### TASK DESCRIPTION
All of the material below is to be repeated exactly.

### SOURCE DATA
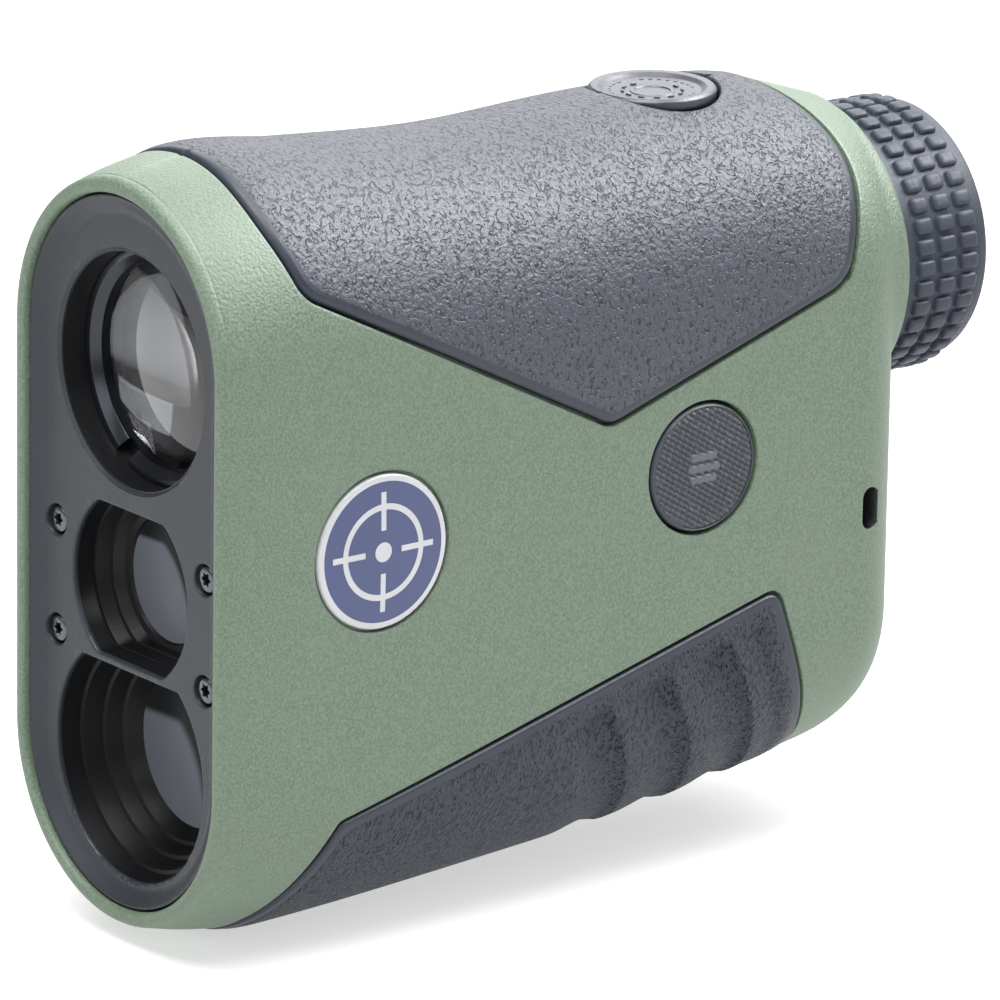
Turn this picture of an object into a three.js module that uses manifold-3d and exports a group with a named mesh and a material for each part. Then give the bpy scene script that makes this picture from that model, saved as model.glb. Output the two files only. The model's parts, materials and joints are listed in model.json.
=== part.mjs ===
// A handheld 6x21 laser rangefinder, in millimetres, +Z up, front along -Y, right-hand side +X.
//
// Shapes are written in the optical frame: the objective's axis is x = 0, z = 0, and the flat of the
// front bezel is y = 0. The exported group then moves the origin to the centre of the base.
import * as THREE from 'three';
import { mergeVertices } from 'three/addons/utils/BufferGeometryUtils.js';
import Module from 'manifold-3d';

const wasm = await Module();
wasm.setup();

// ---- Driving dimensions -------------------------------------------------------------------------

const GAP = 0.3; // between pieces that touch
const WALL = 3.0; // full thickness of the case, armour included
const ARMOUR_PROUD = 0.25; // how far the rubber armour stands out of the case
const ARMOUR_DEPTH = 1.3; // how deep its pocket in the case is

// Case
const FRONT_Y = -1.7; // plane of the front rim
const CASE_START = -0.3;
const CASE_END = 85.5; // flat of the rear face
const HALF_WIDTH = 17.8;
const NOSE_TAPER = 0.6; // how much narrower each side is at the front rim
const NOSE_END = 9.3;
const REAR_ROUND = 6.5; // radius of the rear edge

// Front face: a stadium round the three apertures
const FACE_TOP_Z = 2.2; // centre of its upper arc
const FACE_LOW_Z = -39.0; // centre of its lower arc
const RIM_INSIDE = 15.8;
const RIM_SKIRT = 16.5;
const BEZEL_R = 15.5;
const BEZEL_EDGE_Y = -1.2; // the bezel's border slopes up to here
const BEZEL_FLAT_R = 13.6; // where the slope meets the flat
const BEZEL_BACK = 1.8;
const SHOULDER_Y = BEZEL_BACK + GAP; // what the bezel and the optics sit against

// Apertures, with the z of their centres
const OBJECTIVE = { r: 12.0 };
const EMITTER = { z: -22.05, r: 9.5, flat: 7.8, lensR: 5.8, lensY: 4.8 };
const RECEIVER = { z: -39.9, r: 12.2, topFlat: 9.2, lensR: 7.2, lensY: 7.3 };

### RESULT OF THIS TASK
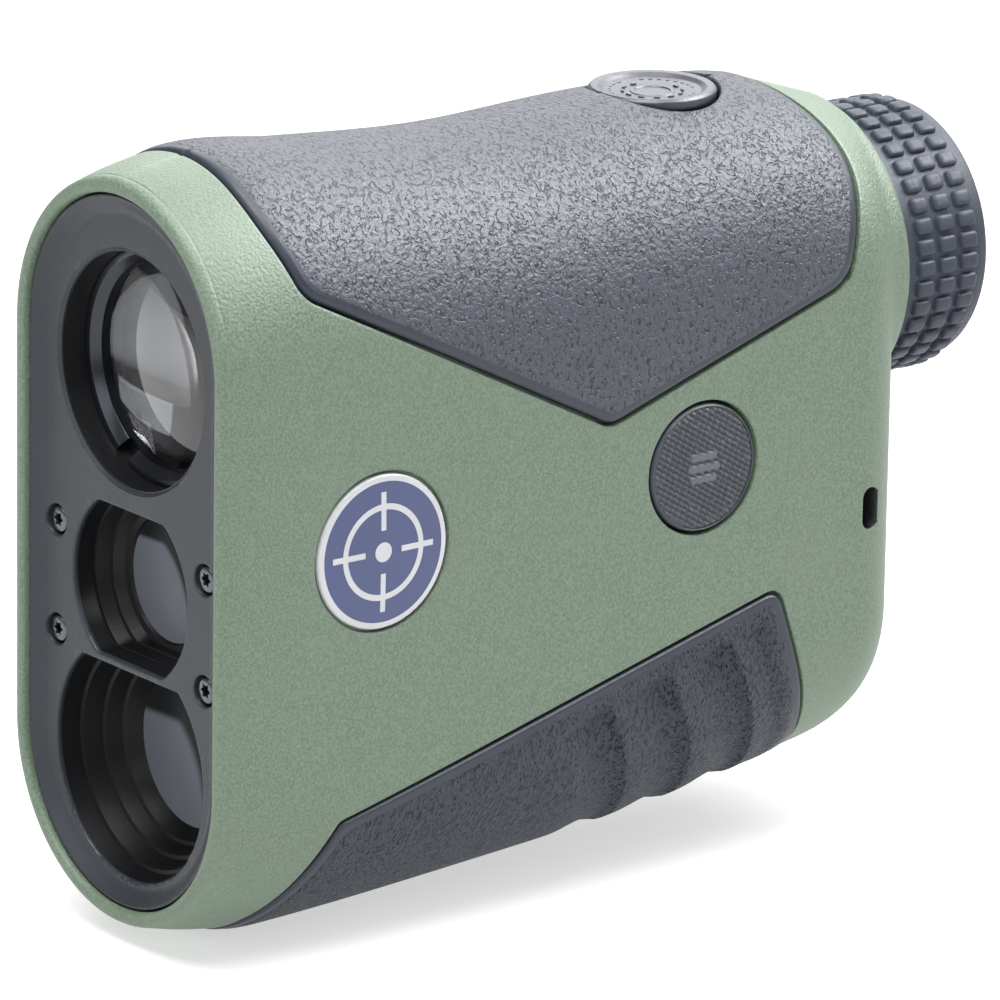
Turn this picture of an object into a three.js module that uses manifold-3d and exports a group with a named mesh and a material for each part. Then give the bpy scene script that makes this picture from that model, saved as model.glb. Output the two files only. The model's parts, materials and joints are listed in model.json.
=== part.mjs ===
// A handheld 6x21 laser rangefinder, in millimetres, +Z up, front along -Y, right-hand side +X.
//
// Shapes are written in the optical frame: the objective's axis is x = 0, z = 0, and the flat of the
// front bezel is y = 0. The exported group then moves the origin to the centre of the base.
import * as THREE from 'three';
import { mergeVertices } from 'three/addons/utils/BufferGeometryUtils.js';
import Module from 'manifold-3d';

const wasm = await Module();
wasm.setup();

// ---- Driving dimensions -------------------------------------------------------------------------

const GAP = 0.3; // between pieces that touch
const WALL = 3.0; // full thickness of the case, armour included
const ARMOUR_PROUD = 0.25; // how far the rubber armour stands out of the case
const ARMOUR_DEPTH = 1.3; // how deep its pocket in the case is

// Case
const FRONT_Y = -1.7; // plane of the front rim
const CASE_START = -0.3;
const CASE_END = 85.5; // flat of the rear face
const HALF_WIDTH = 17.8;
const NOSE_TAPER = 0.6; // how much narrower each side is at the front rim
const NOSE_END = 9.3;
const REAR_ROUND = 6.5; // radius of the rear edge

// Front face: a stadium round the three apertures
const FACE_TOP_Z = 2.2; // centre of its upper arc
const FACE_LOW_Z = -39.0; // centre of its lower arc
const RIM_INSIDE = 15.8;
const RIM_SKIRT = 16.5;
const BEZEL_R = 15.5;
const BEZEL_EDGE_Y = -1.2; // the bezel's border slopes up to here
const BEZEL_FLAT_R = 13.6; // where the slope meets the flat
const BEZEL_BACK = 1.8;
const SHOULDER_Y = BEZEL_BACK + GAP; // what the bezel and the optics sit against

// Apertures, with the z of their centres
const OBJECTIVE = { r: 12.0 };
const EMITTER = { z: -22.05, r: 9.5, flat: 7.8, lensR: 5.8, lensY: 4.8 };
const RECEIVER = { z: -39.9, r: 12.2, topFlat: 9.2, lensR: 7.2, lensY: 7.3 };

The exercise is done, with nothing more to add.